Note that CloudFront also minimizes latency by some DNS magic it imposes on the front side, which results in www.example.com
resolving to the most optimal CloudFront edge location based on the location of the browser that's querying www.example.com
, so there is minimal chance of traffic taking an unnecessarily circuitous route from browser to edge to origin... but this part is transparent and automatic and outside the scope of the question.
And, of course, content caching may also be of value by reducing load on the origin server or transport -- I have configured web sites on CloudFront where the origin server was on an ADSL circuit, and ADSL is inherently constrained for upstream bandwidth. The origin server where CloudFront connects in order to fetch the content does not need to be a server inside the AWS ecosystem.

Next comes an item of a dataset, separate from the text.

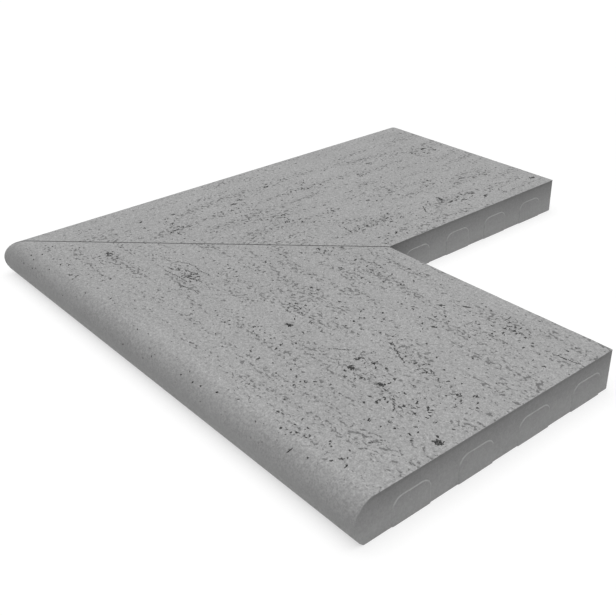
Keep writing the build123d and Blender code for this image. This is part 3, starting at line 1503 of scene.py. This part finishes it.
def stretched_noise(along, across, detail):
    """A noise that is drawn out along whichever leg it lies on. The near leg lies along X."""
    layers = []
    for scale in ((across, along, across), (along, across, across)):
        mapping = add_node(tree, "ShaderNodeMapping", {"Scale": scale})
        link(coordinates, mapping.inputs["Vector"])
        layers.append(even_noise(1.0, detail, mapping.outputs[0]))
    return blended(on_near_leg, *layers)


def varied(noise_value, least, most):
    """A factor from a noise. Most of a noise's values lie between the two usual ones."""
    return ranged(noise_value, usual_low, usual_high, least, most)


print("a noise's usual values:", usual_low, "to", usual_high)

# %% Sand, grain, streaks and clouds
sand = even_noise(330, 3)
grain = even_noise(700, 2)
speckle = product(varied(sand, 0.82, 1.20), ranged(grain, 0.36, 0.66, 0.85, 1.20))
wall_roughness = 0.3
roughness = ranged(top, 0.0, 1.0, wall_roughness, 1.0)
streaks = varied(stretched_noise(12, 60, 4), 0.965, 1.035)
clouds = varied(even_noise(9, 3), 0.97, 1.03)
tone = product(streaks, clouds, blended(roughness, 1.0, speckle))
print("the speckle is", wall_roughness, "as strong on the walls as on the top")

# %% [markdown]
# ## Scratches and pits
#
# Between the pits the face has short nicks, too fine for the mesh, painted dark for their dust and as
# painted shade. They are the peaks of a fine noise, and a second noise, in bands along each leg, lets more
# peaks through in some bands and fewer in others. Near the rounded edge there are hardly any. The pits
# get their painted darkness, dust and painted shade, from the depth that the mesh carries.

# %% Paint the scratches and the pits darker, for dust and as painted shade
nick_dust_and_shade_tone = 0.50
pit_dust_and_shade_tone = 0.34
quiet_edge = -0.035

across = math_node("SUBTRACT", math_node("MINIMUM", x, y), outer)
bands = ranged(stretched_noise(12, 80, 3), 0.40, 0.62, -0.015, 0.12)
bands = math_node("ADD", bands, ranged(across, nose_reach, 3 * nose_reach, quiet_edge, 0.0))
scratches = math_node("ADD", stretched_noise(230, 330, 4), bands)
scratch = product(ranged(scratches, 0.645, 0.68, 0.0, 1.0), ranged(top, 0.75, 1.0, 0.0, 1.0))
# Painted dust and shade in the nicks that are too fine for the mesh
tone = product(tone, ranged(scratch, 0.0, 1.0, 1.0, nick_dust_and_shade_tone))
# Painted dust and shade in the pits and in the groove
tone = product(tone, ranged(pit_dust_and_shade, 0.0, 1.0, 1.0, pit_dust_and_shade_tone))
print("a scratch keeps", nick_dust_and_shade_tone, "of the tone, and a pit's floor", pit_dust_and_shade_tone)

# %% [markdown]
# ## The walls' painted light and shade, and the relief
#
# A wall gets light back from the floor, most of it low down, so in the photograph its foot is the lighter
# part. The plain light here gives less of that, so it is painted into the walls' grey: painted light that
# makes it paler at the foot and darker at the rim.
#
# The relief is a bump made of the same sand, grain and scratches, so that the light falls on what the
# colour shows.

# %% Paint light and shade into the walls' grey, and set the colour
base_grey = 0.345
painted_light_at_foot = 1.20
painted_light_at_rim = 0.67
under_rim_shade = 0.86
ledge_highlight_tone = 1.38

# Painted light from the floor: paler at the foot, darker towards the rim
wall_light_and_shade = ranged(height_up, 0.0, thickness, painted_light_at_foot, painted_light_at_rim)
# Painted shade in a band just below the rim
rim_shade = ranged(height_up, thickness - 4 * mm, thickness - 1 * mm, 1.0, under_rim_shade)
# Painted highlight on the ledges round the pads' tops
wall_light_and_shade = product(wall_light_and_shade, rim_shade, ranged(ledge_highlight, 0.0, 1.0, 1.0, ledge_highlight_tone))
tone = product(tone, blended(top, wall_light_and_shade, 1.0), base_grey)
grey = add_node(tree, "ShaderNodeCombineColor")
for channel in grey.inputs:
    link(tone, channel)
link(grey.outputs[0], shader.inputs["Base Color"])
print("the top's grey is", base_grey)

# %% Raise the grain and sink the scratches
relief_height = 0.5 * mm
relief_strength = 0.4
sand_share = 0.7
scratch_share = 0.8

height = math_node("ADD", product(sand, sand_share), product(grain, 1 - sand_share))
height = math_node("SUBTRACT", height, product(scratch, scratch_share))
relief = add_node(tree, "ShaderNodeBump", {"Distance": relief_height})
link(product(roughness, relief_strength), relief.inputs["Strength"])
link(height, relief.inputs["Height"])
link(relief.outputs["Normal"], shader.inputs["Normal"])
print(len(tree.nodes), "nodes in the stone's finish")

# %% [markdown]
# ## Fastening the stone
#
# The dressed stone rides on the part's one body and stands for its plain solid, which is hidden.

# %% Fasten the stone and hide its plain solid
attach(corner_stone, "root")
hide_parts("coping_corner")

¹ I speak of balancer as a single entity when in fact it has multiple nodes. When the balancer is an ELB, a machine behind the balancer acts as a dummy app server and does the actual hairpinning to the new platform's balancer, since ELB can't do this on its own.
² The new balancer's only knowledge about the old one is that it needs to trust the old balancer's X-Forwarded-For and that it should not do any IP-based rate limiting on the old balancer's source addresses.
³ When the proxy is one or more servers you control, you have the option of skipping using DNS on the back-side, and simply using IP addresses in the proxy config, but the hosted/distributed scenario discussed subsequently needs that second layer of DNS.
Solution 3:
When I change DNS records, often times the old IP address will be used for months. Having said that, a TTL of only a few seconds is what Amazon uses to create fallback service, for example.
Instead of changing DNS, you can put a proxy server / load balancer in front of it.